Yes. In high school I worked at a McDonalds and one of the employees was stealing. Everyone knew who it was, but the company tested the entire staff.

I had taken an AP writing exam that morning; 5 hours to answer 3 questions. I was so brain-fried the operator called my results “inconclusive”. I didn’t spike a response to anything.

dxs's avatar

No. I wonder how accurate those tests are, anyway.

ragingloli's avatar

I used to test lie detectors all the time. But then the company fired me because all those ‘defective’ machines were bad for business.

jaytkay's avatar

I took one for a retail job.

I was fascinated and asked the guy a lot of questions and watched the machine. After the test was complete, I asked the guy, “Do you catch a lot of people lying?”

“No, but you’d be amazed at the stuff people admit when they’re hooked up to the machine. That’s why it works.”

kritiper's avatar

No. But there was an instance where I would have LOVED to have taken one! I was accused of arranging a phone call to a co-worker’s wife about his possible cheating. Quit my job over it, too.

kritiper's avatar

@dxs Lie detectors only work on people who believe they work.

Mariah's avatar

No but my sister has, since she is trying to become a police officer. She failed hers even though she didn’t lie (I believe her about this). I think she was probably just very nervous about the whole procedure.

I think they measure nervousness so unless you really believe your idea would definitely work, @Dutchess_III, you’re still going to be nervous about getting caught in the lie and it’ll still detect it. Theoretically.

Buttonstc's avatar

No, I’ve never been in a situation where it was required.

Lie detectors aren’t 100% accurate; which is why their results are not accepted as evidence in court.

@Mariah
Their accuracy is dependent upon the physical responses of the central nervous system which are not under our direct control.
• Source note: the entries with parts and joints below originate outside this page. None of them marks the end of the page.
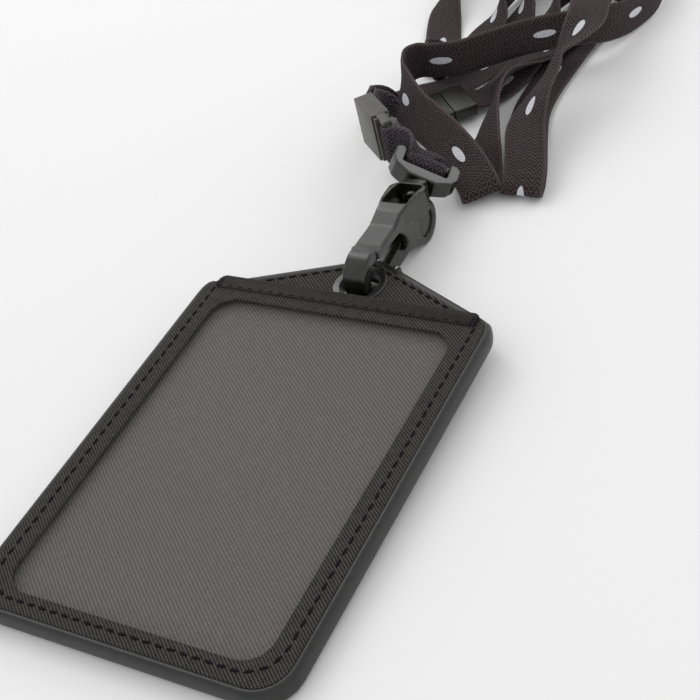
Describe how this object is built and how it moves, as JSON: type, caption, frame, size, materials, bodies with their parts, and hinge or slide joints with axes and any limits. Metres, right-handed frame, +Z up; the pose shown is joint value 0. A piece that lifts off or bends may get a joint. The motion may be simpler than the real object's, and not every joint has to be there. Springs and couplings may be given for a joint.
{
  "type": "lanyard badge holder",
  "caption": "Woven badge sleeve with a clear window and eyelet, hanging from a gated swivel hook, a side-release buckle and a folded neck strap.",
  "frame": {"origin": "middle of the box of the sleeve, hook and tab, on the surface they lie on", "axes": "+Y from the sleeve's foot to the hook and strap, +Z up from the surface"},
  "size_m": [0.0789, 0.267, 0.0199],
  "materials": {
    "woven_fabric": "matte",
    "board": "matte",
    "lining": "matte",
    "film": "gloss",
    "tape": "matte",
    "binding": "satin",
    "eyelet_metal": "gloss",
    "hook_plastic": "satin",
    "buckle_plastic": "satin",
    "clasp_plastic": "satin",
    "webbing": "matte"
  },
  "bodies": {
    "strap": {"neck_strap": "webbing", "clasp_webbing": "webbing", "clasp_plug": "buckle_plastic", "clasp_socket": "clasp_plastic", "buckle_socket": "buckle_plastic"},
    "tab": {"buckle_plug": "buckle_plastic", "tab_webbing": "webbing", "swivel_loop": "hook_plastic"},
    "hook": {"hook_body": "hook_plastic"},
    "gate": {"hook_gate": "hook_plastic"},
    "sleeve": {"back_panel": "woven_fabric", "stiffener_board": "board", "lining_panel": "lining", "pocket_gusset": "woven_fabric", "window_film": "film", "front_frame": "woven_fabric", "mouth_hem": "tape", "edge_binding": "binding", "eyelet_barrel": "eyelet_metal", "eyelet_washer": "eyelet_metal"}
  },
  "joints": [
    {"name": "buckle_release", "type": "slide", "parent": "strap", "child": "tab", "axis": [0.757, -0.6534, 0], "range_m": [0, 0.008]},
    {"name": "hook_swivel", "type": "hinge", "parent": "tab", "child": "hook", "pos_m": [0.0004, 0.05254, 0.0109], "axis": [-0.2079, 0.9781, 0], "continuous": true},
    {"name": "hook_gate", "type": "hinge", "parent": "hook", "child": "gate", "pos_m": [0.0004, 0.04904, 0.0053], "axis": [-1, 0, 0], "range_deg": [0, 18], "stiffness_Nm_per_rad": 0.05, "springref_deg": -11.46},
    {"name": "badge_swing", "type": "hinge", "parent": "hook", "child": "sleeve", "pos_m": [0.0004, 0.02184, 0.0058], "axis": [1, 0, 0], "range_deg": [-8, 12]}
  ]
}
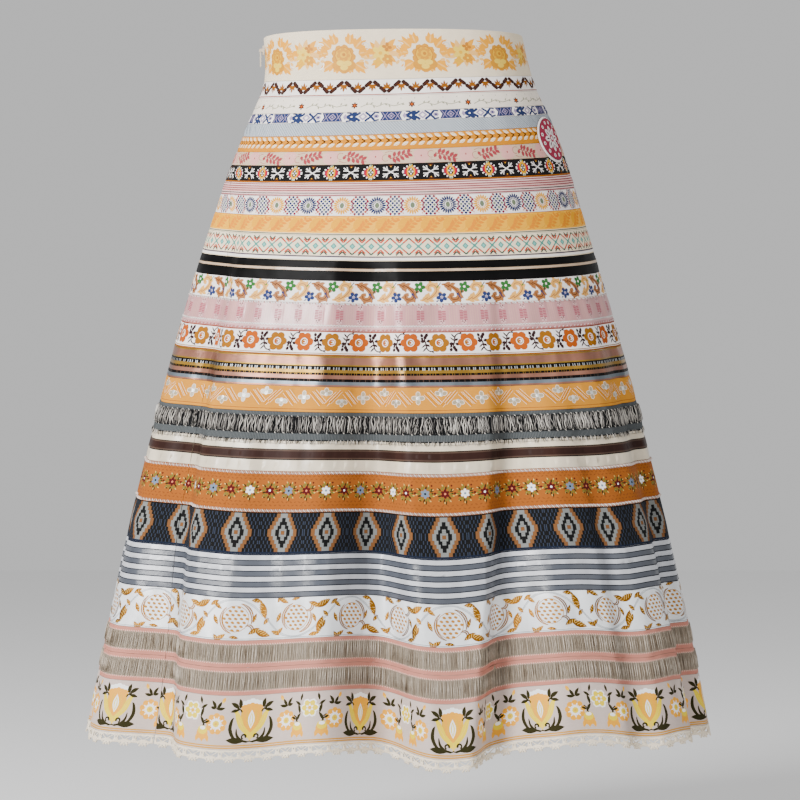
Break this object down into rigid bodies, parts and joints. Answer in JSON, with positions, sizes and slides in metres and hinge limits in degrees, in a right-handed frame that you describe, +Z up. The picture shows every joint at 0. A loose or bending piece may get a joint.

Thus, it stands to reason that a person who is merely more anxious than normal about the entire procedure can come up as either deceptive or inconclusive so your sister’s situation is certainly not unheard of.

The other situation that could skew the results is if a person is sick or in pain so a skilled experienced investigator will inquire about that prior to the test and postpone it for a better time.

I’ve also read or heard (can’t remember where) that if someone is trying to beat the lie detector, they’ll do something to cause themselves anough physical pain (like putting a sharp pebble in their shoe to step on or biting the inside of their lip) to throw things off.

I don’t know how accurate that is but I’m glad I’ve never had to try it.

And I’ve also read that a sociopath can beat the test because they have so little of a conscience, compared to the average person, since lying is the norm for them and doesn’t cause any nervousness or apprehension for the test to pick up.

I don’t know how accurate that is but it makes sense to me.

filmfann's avatar

I watched as a friend’s father took a lie detector test as a demonstration. He failed it, but I think I could beat it. My advantage is the occasional voices in my head.